Vienna Dolceloca

DolceLoca

Although councils and businesses have a role to play, local people can do a lot to transform their town or village into a community paradise. Giving your town or village a beauty makeover not only makes it a nicer place to live and work, but encourages (the right kind of) tourists, and also helps to do everything from improve mental health to reduce crime (which tends to reduce, in areas full of community spirit).

Often councils may mean well, but have not read the right kind of town planning books to know that it’s more lack of vision than lack of money, which is why towns are often ugly. But they can easily be transformed, quickly, with little legal hoops.

David Engwicht  (a former window washer and son of a gospel singer) is known worldwide for his inspiring ideas to re-imagine towns and reduce traffic (he helped to create the ‘walking shool bus’, and now has created a new website with a book to help makeover your town in 7 weeks. The book has 140 diagrams and 36 steps to work through, most are free or low-cost.

Use no-dig gardening to protect wildlife. Use fruit protection bags (over netting, which can trap birds and wildlife). Learn how to create gardens safe for pets (use humane slug/snail deterrents). Avoid facing indoor foliage to outdoor gardens, to help stop birds flying into windows.

Creative Communities also offers a program where you download materials and support to makeover your community ine just one week. You can also download a free sponsor’s guide to help you find funding for materials. Join up and ‘launch your town’ in just 12 weeks from visiting the website, to when you cut the ribbon!

This will benefit not just local people, but also pets (more walkable communities and parks) and native birds and wildlife. And also help to support local independent shops, as people tend to get behind local people, when they take pride in a community (it’s called ‘placemaking’). Making over your town or village also will make the place more pleasant to visit, so will help to bring in extra income from tourism. The process involves:

  1. Deciding an action plan (and seeking funding)
  2. Creating an information meeting (in a local community centre)
  3. Recruiting volunteers and experts
  4. Having media interviews
  5. Creating a safety plan (sharps boxes, safety vests etc)
  6. Getting to work!
  7. Balancing the books
  8. Launch party!

There was a time when people could build a building wherever they liked, which resulted in classic French villages and Italian hill towns, whose streets have an organic feel. Now we rely on one or two planners. Cities define residents as ‘customers’ so the resident says ‘You provide the roads, remove the rubbish and fix the conflicts I have with my neighbours. I pay the money, you give me the product’.

At the same time, residents are saying ‘I no longer belong to a vibrant community, I no longer have a connection to my neighbours’. Cities need to hand back that responsibility to residents. David Engwicht

One fan of this inspiring man is US organisation Project for Public Spaces, where you can find lots more help and ideas. Its book How to Turn a Place Around is a ‘recipe book’ for town planners and volunteers to makeover their towns and cities, from boring sterile places to become ‘places for people’.

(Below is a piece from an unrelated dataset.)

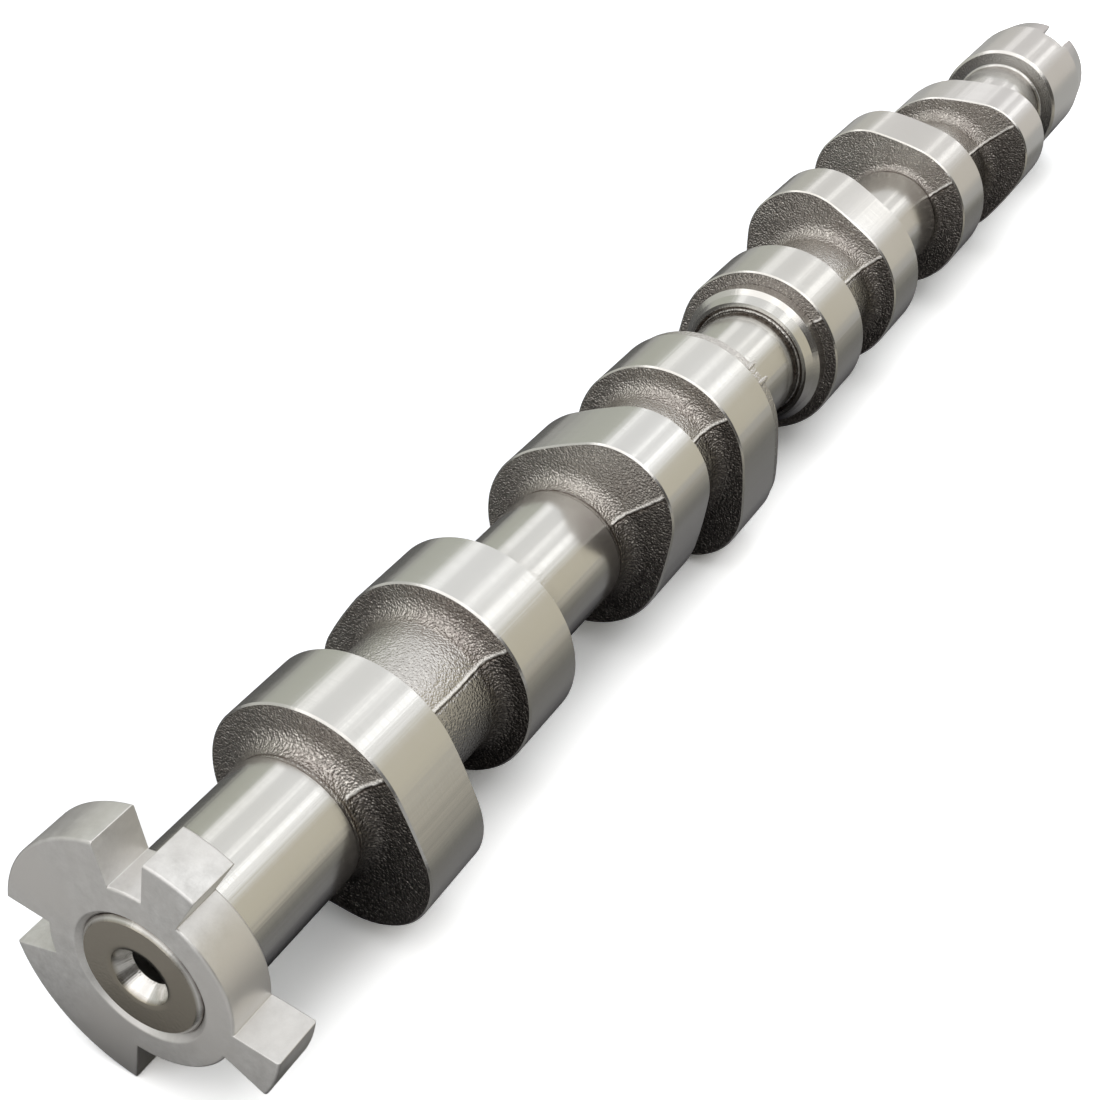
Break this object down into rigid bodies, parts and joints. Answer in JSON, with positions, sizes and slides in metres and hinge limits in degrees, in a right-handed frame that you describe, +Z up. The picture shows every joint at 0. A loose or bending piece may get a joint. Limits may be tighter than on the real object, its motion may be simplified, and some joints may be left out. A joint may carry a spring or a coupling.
{
  "type": "camshaft",
  "caption": "Cast iron camshaft with ground lobes and journals, a toothed trigger wheel pressed on its nose and a drive slot across its far end.",
  "frame": {"origin": "on the shaft's axis, in the plane of the nose's end face", "axes": "+X along the shaft's axis from the nose to the slotted end, +Z up as the shaft comes to rest on a floor"},
  "size_m": [0.4105, 0.0472, 0.0472],
  "materials": {
    "cast_iron": "rough as cast on the faces of the lobes and the bare shaft, ground bright on journals and lobes",
    "sintered_steel": "satin"
  },
  "bodies": {
    "root": {"camshaft": "cast_iron", "trigger_wheel": "sintered_steel"}
  },
  "joints": []
}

Conduct a Community Survey

The best way to start, is to gather feedback from residents. This lets people voice their opinions. Ask them about their town. Create a simple questionnaire (both online and on paper) to reach everyone locally. Do they want more walkable places, and more parks? Are they concerned about litter or chain stores destroying local independent shops? Do they want more places for older people and young parents to gather? Are there eyesore buildings that need addressing?

Create a Vision – and a Plan!

Once you know waht needs to be done, make a big plan with lots of to-do points to check off. You can do of these alone, some with volunteers, some with skilled volunteers (say giving local animal shelters and homeless shelters a makeover to improve the lives of those within them). Other solutions may need help from businesses and councils. All are sure to get on board, for the end result benefits.

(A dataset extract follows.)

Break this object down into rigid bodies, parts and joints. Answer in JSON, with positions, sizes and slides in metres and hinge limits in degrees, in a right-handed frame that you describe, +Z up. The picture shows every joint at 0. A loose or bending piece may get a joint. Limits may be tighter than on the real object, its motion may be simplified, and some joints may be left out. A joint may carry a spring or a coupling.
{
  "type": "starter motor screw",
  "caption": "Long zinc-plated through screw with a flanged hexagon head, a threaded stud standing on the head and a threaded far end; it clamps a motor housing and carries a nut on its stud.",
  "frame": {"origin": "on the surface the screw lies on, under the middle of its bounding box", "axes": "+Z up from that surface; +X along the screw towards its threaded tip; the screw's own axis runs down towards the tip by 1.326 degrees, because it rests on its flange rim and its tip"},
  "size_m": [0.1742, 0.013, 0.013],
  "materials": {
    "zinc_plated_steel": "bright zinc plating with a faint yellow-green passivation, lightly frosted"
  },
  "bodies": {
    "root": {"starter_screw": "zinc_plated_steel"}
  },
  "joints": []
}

Be sure to make this inclusive. For instance, if local people want a quiet park over noisy skateboard parks, don’t just ignore the fact that local teenagers may want the opposite. Either place a skateboard park in another area. Or better yet – ask locals what they would wish for. Perhaps they don’t want a skateboard park – maybe they would prefer a local community centre with free facilities? Listen to everyone, and changes will be quicker and more lasting.

Get the Council Involved

Things like wildlife-friendly lighting and providing sharps boxes and hi-vis jackets for litter clean-ups, will need council involvement. So will improving public transport, like offering community buses or designing more walking/cycling paths. Send them copies of your detailed plan to makeover your town. Most councillors are interested in helping communities (that’s why they do what they do). So will love to get on board, to help out.